As to par 21B, the same complaint is made to the use of the expression "particulars whereof have already been provided to the defendant". I have dealt earlier with reference to the pleading of particulars already provided so far as creditors of the business are concerned. Again that may be a matter for which particulars might be sought, but I do not consider that as being a matter which prevents the defendant from being able to plead to the case as it has been put to him.
As to par 22 I, like counsel for the plaintiff, have some difficulty in comprehending the argument that is raised in respect to this paragraph. On my reading of it the pleading is clear, it is precise, it is not ambiguous. It may be as the defendant contends short on some detail, but I do not consider that that of itself contaminates the pleading so as to make it inadequate or to leave the defendant in any way uncertain as to the purport at least of that pleading.

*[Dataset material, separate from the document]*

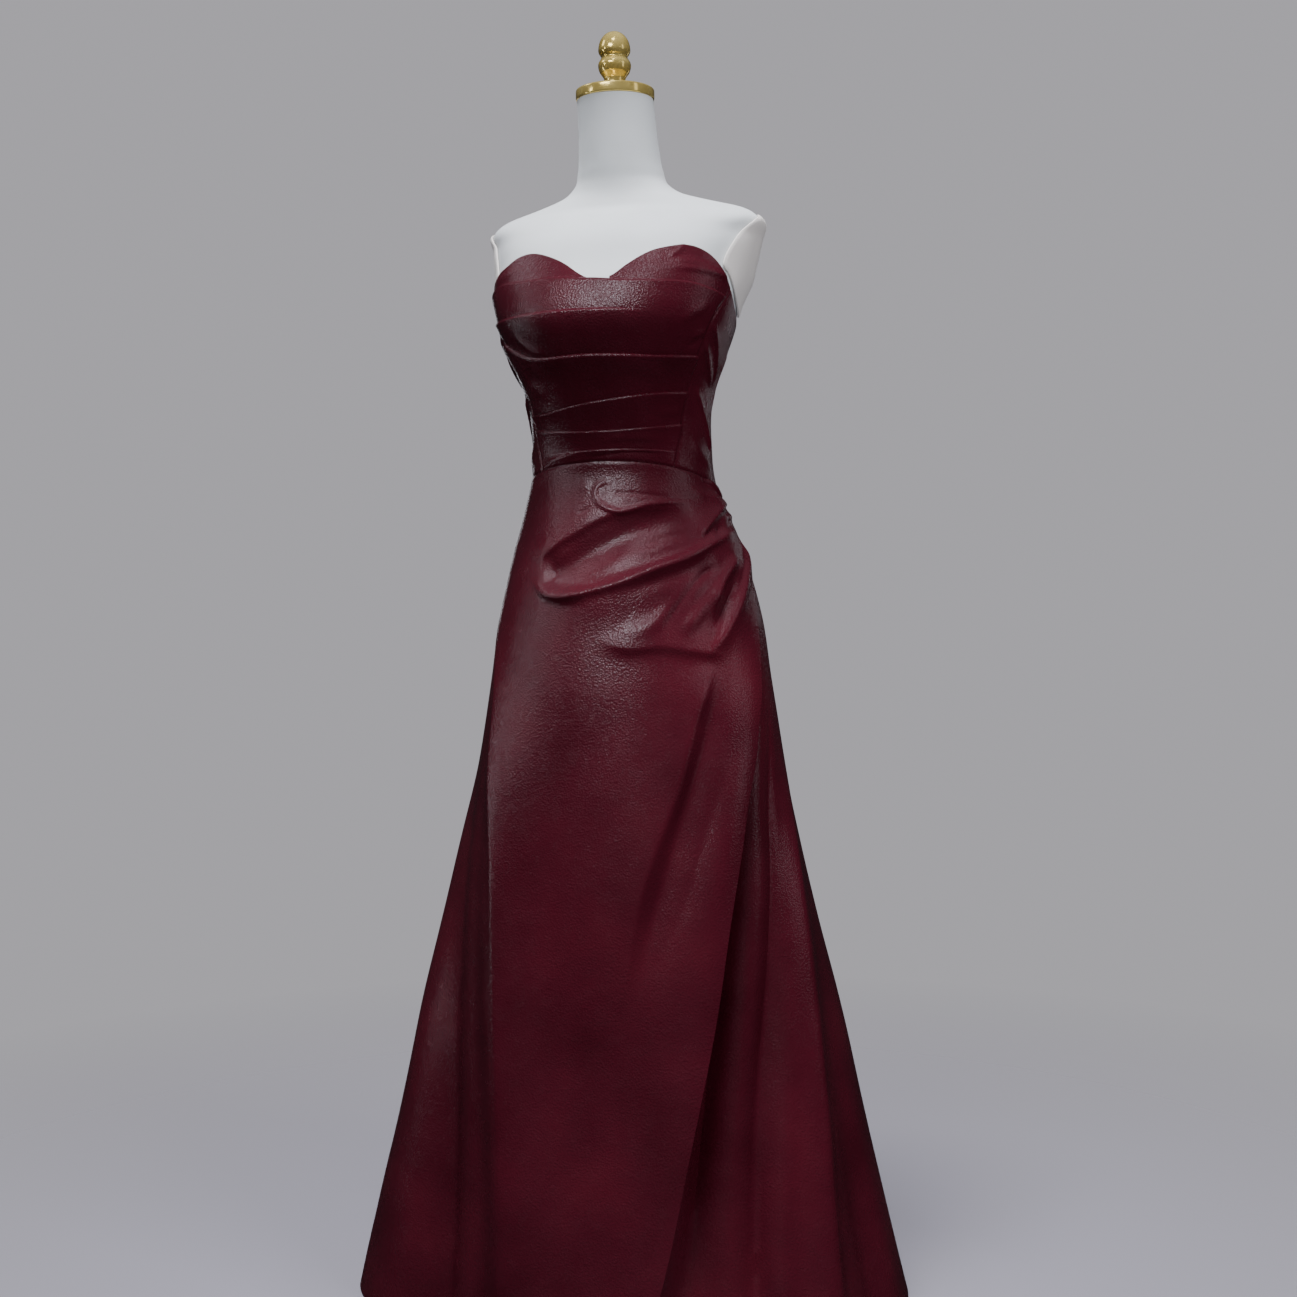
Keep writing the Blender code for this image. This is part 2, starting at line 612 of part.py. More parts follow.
def build_skirt(leather, collection):
    overlay = skirt_grid(ridge_seam, overlay_edge, OVERLAY_COLUMNS, overlay_rise)
    add_wall("skirt_front_drape", overlay, leather, collection)

    def lapped_edge(height):
        return overlay_edge(height) - OVERLAY_LAP_ANGLE

    under = skirt_grid(lapped_edge, constant(SIDE_BACK_SEAM), UNDER_GORE_COLUMNS, long_fold_rise)
    add_wall("skirt_gore_left_front", under, leather, collection)
    left_back = skirt_grid(constant(SIDE_BACK_SEAM), constant(180), BACK_GORE_COLUMNS, long_fold_rise)
    add_wall("skirt_gore_left_back", left_back, leather, collection)
    right_side = skirt_grid(constant(-SIDE_BACK_SEAM), ridge_seam, SIDE_GORE_COLUMNS, long_fold_rise)
    add_wall("skirt_gore_right_side", right_side, leather, collection)
    right_back = skirt_grid(constant(-180), constant(-SIDE_BACK_SEAM), BACK_GORE_COLUMNS, long_fold_rise)
    add_wall("skirt_gore_right_back", right_back, leather, collection)


def tuck_line(index, angle):
    """Height of a tuck's upturned edge; index 0 is the waist seam and the last the top tuck."""
    if index == 0:
        return waist_seam(angle) + 0.5 * (SEAM_GAP + WAIST_FLARE)
    if index > len(TUCKS):
        return top_tuck_edge(angle)
    heights = TUCKS[index - 1][TUCK_COLUMNS.index("heights")]
    return np.interp(angle, *smooth_curve(list(zip(TUCK_PLACES, heights))))


def tuck_rise(index, angle):
    """Height of a tuck's edge above the layer behind it."""
    if index == 0:
        return 0.0 * angle
    if index > len(TUCKS):
        return TOP_TUCK_RISE + 0.0 * angle
    tuck = dict(zip(TUCK_COLUMNS, TUCKS[index - 1]))
    enter = smooth_step((angle - tuck["from_angle"]) / TUCK_FADE_ANGLE)
    leave = smooth_step((tuck["to_angle"] - angle) / TUCK_FADE_ANGLE)
    return tuck["rise"] * enter * leave


def bodice_front_grid():
    """Points of the tucked panel: each layer leans out to its own edge and drops behind the next."""
    across = spread(-1.0, 1.0, FRONT_COLUMNS)
    rows = []
    for layer in range(len(TUCKS) + 1):
        for part in TUCK_ROWS:
            angle = across * princess_seam(FIRST_GUESS_HEIGHT)
            for _ in range(SETTLING_PASSES):
                low = tuck_line(layer, angle)
                high = tuck_line(layer + 1, angle)
                height = low + (high - low) * part
                edge = princess_seam(height) - seam_angle(height)
                angle = across * edge
            lean = (part / TUCK_ROWS[-1]) ** TUCK_LEAN_POWER
            rows.append(gown_point(angle, height, lean * tuck_rise(layer + 1, angle)))
    return np.stack(rows)


def bodice_panel_grid(low_edge, high_edge, start, finish, columns, rows):
    """Points of a plain bodice piece between two heights and two seams."""
    levels = spread(0.0, 1.0, rows)[:, None]
    across = spread(0.0, 1.0, columns)[None, :]
    angle = 0.0 * levels + across * FIRST_GUESS_ANGLE
    height = FIRST_GUESS_HEIGHT + 0.0 * angle
    for _ in range(SETTLING_PASSES):
        first = start(height)
        last = finish(height)
        angle = first + (last - first) * across
        low = low_edge(angle)
        height = low + (high_edge(angle) - low) * levels
    return gown_point(angle, height, 0.0 * angle)


def build_bodice(leather, collection):
    add_wall("bodice_front", bodice_front_grid(), leather, collection)

    def above_waist(angle):
        return waist_seam((angle + 180.0) % 360.0 - 180.0) + 0.5 * (SEAM_GAP + WAIST_FLARE)

    def cup_base(angle):
        return top_tuck_edge(angle) - TUCK_LAP

    for name, side in (("left", 1), ("right", -1)):

        def cup_seam(height, side=side):
            return side * (princess_seam(height) - seam_angle(height))

        cup = bodice_panel_grid(cup_base, neckline, constant(side * CUP_INNER_ANGLE), cup_seam,
                                CUP_COLUMNS, CUP_ROWS)
        add_wall("bodice_cup_" + name, cup if side > 0 else cup[:, ::-1], leather, collection)

        def front_seam(height, side=side):
            return side * (princess_seam(height) + seam_angle(height))

        def back_seam(height, side=side):
            return side * (SIDE_BACK_SEAM - seam_angle(height))

        side_panel = bodice_panel_grid(above_waist, neckline, front_seam, back_seam,
                                       SIDE_COLUMNS, SIDE_ROWS)
        add_wall("bodice_side_" + name, side_panel if side > 0 else side_panel[:, ::-1], leather, collection)

        def back_start(height, side=side):
            return side * (SIDE_BACK_SEAM + seam_angle(height))

        def back_finish(height, side=side):
            return side * (180.0 - seam_angle(height))

        back = bodice_panel_grid(above_waist, neckline, back_start, back_finish,
                                 BACK_COLUMNS, BACK_ROWS)
        add_wall("bodice_back_" + name, back if side > 0 else back[:, ::-1], leather, collection)


# Dress form

def tilted(points):
    """Leans the top of the neck forward, so that its cap faces the front a little."""
    lean = smooth_step((points[..., 2] - NECK_TILT_START) / (NECK_TOP - NECK_TILT_START))
    centre = np.interp(points[..., 2], *FORM_CURVES["centre"])
    leaned = points.copy()
    leaned[..., 2] += (points[..., 1] - centre) * math.tan(NECK_TILT) * lean
    return leaned


def build_torso(material, collection):
    heights = [FORM_BOTTOM, FORM_BOTTOM + TORSO_FOOT_ROUNDING]
    last = FORM_HIGH_SECTIONS[0][0] - 0.5 * TORSO_ROW_PITCH
    heights.extend(np.arange(FORM_BOTTOM + TORSO_ROW_PITCH, last, TORSO_ROW_PITCH))
    heights.extend(row[0] for row in FORM_HIGH_SECTIONS)
    angles = spread(0.0, 360.0, TORSO_COLUMNS + 1)[:-1]
    rings = []
    for index, height in enumerate(heights):
        ring = form_point(angles, np.full(angles.shape, height))
        if index == 0:
            middle = ring.mean(axis=0)
            ring = middle + (ring - middle) * TORSO_FOOT_SCALE
        rings.append(tilted(ring))
    add_loft("form_torso", rings, material, collection)


def build_arm_plate(name, side, material, collection):
    """Oval cover of an armhole, laid on the torso's own surface down to the gown's edge."""
    places = np.arange(len(PLATE_EDGE) + 1)
    sides = spread(0.0, len(PLATE_EDGE), PLATE_SIDES + 1)[:-1]
    closed = PLATE_EDGE + PLATE_EDGE[:1]
    edge = [np.interp(sides, *smooth_curve([(place, closed[place][column]) for place in places]))
            for column in (0, 1)]
    reaches = spread(0.0, 1.0, PLATE_RINGS + 1)[:, None]
    angle = side * (PLATE_CENTRE[0] + reaches * (edge[0] - PLATE_CENTRE[0]))
    height = PLATE_CENTRE[1] + reaches * (edge[1] - PLATE_CENTRE[1])
    rings = form_point(angle, height) + outward(FORM_CURVES, angle, height) * PLATE_GAP
    shape = bmesh.new()
    middle = shape.verts.new(rings[0, 0])
    levels = [[shape.verts.new(point) for point in ring] for ring in rings[1:]]
    for corner in range(PLATE_SIDES):
        after = (corner + 1) % PLATE_SIDES
        shape.faces.new((middle, levels[0][corner], levels[0][after]))
        for inner, outer in zip(levels, levels[1:]):
            shape.faces.new((inner[corner], outer[corner], outer[after], inner[after]))
    bmesh.ops.recalc_face_normals(shape, faces=shape.faces)
    shape.faces.ensure_lookup_table()
    if shape.faces[0].normal.x * side < 0.0:
        bmesh.ops.reverse_faces(shape, faces=shape.faces)
    mesh = bpy.data.meshes.new(name)
    shape.to_mesh(mesh)
    shape.free()
    plate = add_object(name, mesh, material, collection)
    solidify = plate.modifiers.new("thickness", "SOLIDIFY")
    solidify.thickness = PLATE_THICKNESS
    solidify.offset = 1.0


def build_cap_and_finial(gold, collection):
    centre = float(np.interp(NECK_TOP, *FORM_CURVES["centre"]))
    lift = CONTACT_GAP / math.cos(NECK_TILT)
    place = (0.0, centre, NECK_TOP + lift)
    cap = [
        (0.0, CAP_THICKNESS), (CAP_RADIUS - CAP_ROUNDING, CAP_THICKNESS),
        (CAP_RADIUS - CAP_CORNER, CAP_THICKNESS - CAP_CORNER), (CAP_RADIUS, CAP_THICKNESS - CAP_ROUNDING),
        (CAP_RADIUS, CAP_ROUNDING), (CAP_RADIUS - CAP_CORNER, CAP_CORNER),
        (CAP_RADIUS - CAP_ROUNDING, 0.0), (0.0, 0.0),
    ]
    add_turned("form_neck_cap", cap, gold, collection, place, NECK_TILT)
    top = CAP_THICKNESS + CONTACT_GAP
    foot = (0.0, centre - top * math.sin(NECK_TILT), NECK_TOP + lift + top * math.cos(NECK_TILT))
    add_turned("form_finial", FINIAL_PROFILE, gold, collection, foot, NECK_TILT)


def build_stand(steel, collection):
    base = [
        (0.0, BASE_THICKNESS), (BASE_RADIUS - BASE_BEVEL, BASE_THICKNESS),
        (BASE_RADIUS, BASE_THICKNESS - BASE_BEVEL),
        (BASE_RADIUS, 0.0), (0.0, 0.0),
    ]
    add_turned("form_base", base, steel, collection)
    hub_foot = BASE_THICKNESS + CONTACT_GAP
    hub_top = hub_foot + HUB_HEIGHT
    collar_top = FORM_BOTTOM - CONTACT_GAP
    collar_foot = collar_top - COLLAR_HEIGHT
    hub = [
        (0.0, hub_top), (POLE_RADIUS + HUB_WALL - HUB_BEVEL, hub_top),
        (POLE_RADIUS + HUB_WALL, hub_top - HUB_BEVEL),
        (HUB_RADIUS, hub_foot + HUB_RIM), (HUB_RADIUS, hub_foot), (0.0, hub_foot),
    ]
    add_turned("form_hub", hub, steel, collection)
    pole = [
        (0.0, collar_foot - CONTACT_GAP), (POLE_RADIUS, collar_foot - CONTACT_GAP),
        (POLE_RADIUS, hub_top + CONTACT_GAP), (0.0, hub_top + CONTACT_GAP),
    ]
    add_turned("form_pole", pole, steel, collection)
    collar = [
        (0.0, collar_top), (COLLAR_RADIUS, collar_top), (COLLAR_RADIUS, collar_top - COLLAR_RIM),
        (POLE_RADIUS + HUB_WALL, collar_foot), (0.0, collar_foot),
    ]
    add_turned("form_collar", collar, steel, collection)


def main():
    for thing in list(bpy.data.objects):
        bpy.data.objects.remove(thing, do_unlink=True)
    collection = make_collection(COLLECTION_NAME)
    leather = make_material("burgundy_leather", LEATHER_COLOUR, LEATHER_ROUGHNESS)
    fabric = make_material("form_jersey", FORM_COLOUR, FORM_ROUGHNESS)
    gold = make_material("polished_gold", GOLD_COLOUR, GOLD_ROUGHNESS, 1.0)
    steel = make_material("satin_steel", STEEL_COLOUR, STEEL_ROUGHNESS, 1.0)
    build_bodice(leather, collection)
    build_skirt(leather, collection)
    build_torso(fabric, collection)
    build_arm_plate("form_arm_plate_left", 1, fabric, collection)
    build_arm_plate("form_arm_plate_right", -1, fabric, collection)
    build_cap_and_finial(gold, collection)
    build_stand(steel, collection)


main()
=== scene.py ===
# Looks of a strapless leather gown on a dress form without limbs.
# Metres, +Z up, front towards -Y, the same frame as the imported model.
# Angles run round the body in degrees: 0 is centre front, +90 the wearer's left side (+X).

import math

import bpy
import numpy as np
from mathutils import Matrix


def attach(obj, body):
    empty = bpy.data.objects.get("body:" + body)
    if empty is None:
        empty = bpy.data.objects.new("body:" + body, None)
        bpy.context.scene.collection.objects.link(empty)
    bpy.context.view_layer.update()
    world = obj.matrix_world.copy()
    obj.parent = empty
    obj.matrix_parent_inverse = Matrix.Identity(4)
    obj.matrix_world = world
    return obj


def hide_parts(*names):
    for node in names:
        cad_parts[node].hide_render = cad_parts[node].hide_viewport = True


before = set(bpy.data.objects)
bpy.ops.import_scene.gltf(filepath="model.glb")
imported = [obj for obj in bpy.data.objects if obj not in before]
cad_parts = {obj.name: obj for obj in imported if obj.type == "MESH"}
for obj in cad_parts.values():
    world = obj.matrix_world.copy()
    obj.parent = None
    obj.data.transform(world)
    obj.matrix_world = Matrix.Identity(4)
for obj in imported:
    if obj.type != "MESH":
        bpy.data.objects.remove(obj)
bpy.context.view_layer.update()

# Camera, as the photograph was taken, in an image of 1297 x 1297 pixels
IMAGE_WIDTH = 1297.0
FOCAL_PIXELS = 1694.0
SENSOR_WIDTH = 36.0
CAMERA_DISTANCE = 2.2
CAMERA_HEIGHT = 0.90
CAMERA_AZIMUTH = math.radians(17.0)
CAMERA_PITCH = math.radians(-1.6)
CAMERA_ROLL = math.radians(0.54)
AXIS_PIXEL = 621.5

# The wearer's sides, as signs of X and of angles, and the way up
SIDES = (("left", 1), ("right", -1))
UP = np.array([0.0, 0.0, 1.0])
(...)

Complaint is made to par 23 consequent upon the complaint made to par 22, but I do not accept that that in any way either will prejudice or embarrass the defendant so as to be able to plead to it. That sort of a plea is generally met with a denial. If there is any concern that the defendant does not know when demand was made then again that may be a matter for particulars.
So far as the prayer for relief is concerned it is not a pleading, and so far as the complaint that in par 2 under claim (B) there is a claim for interest "from 20 October 1995" that is not a matter which renders the prayer deficient or embarrassing in any way. In practice, the claim for interest from a certain date inevitably is a matter to be determined according to the evidence at trial (a) as to whether or not the court should exercise its discretion to award interest and (b) if so from what date. Again that is a matter which will be determined at trial.
So for those reasons I will not accede to the defendant's appeal against the Deputy Registrar's order and will make appropriate orders to dismiss the appeal.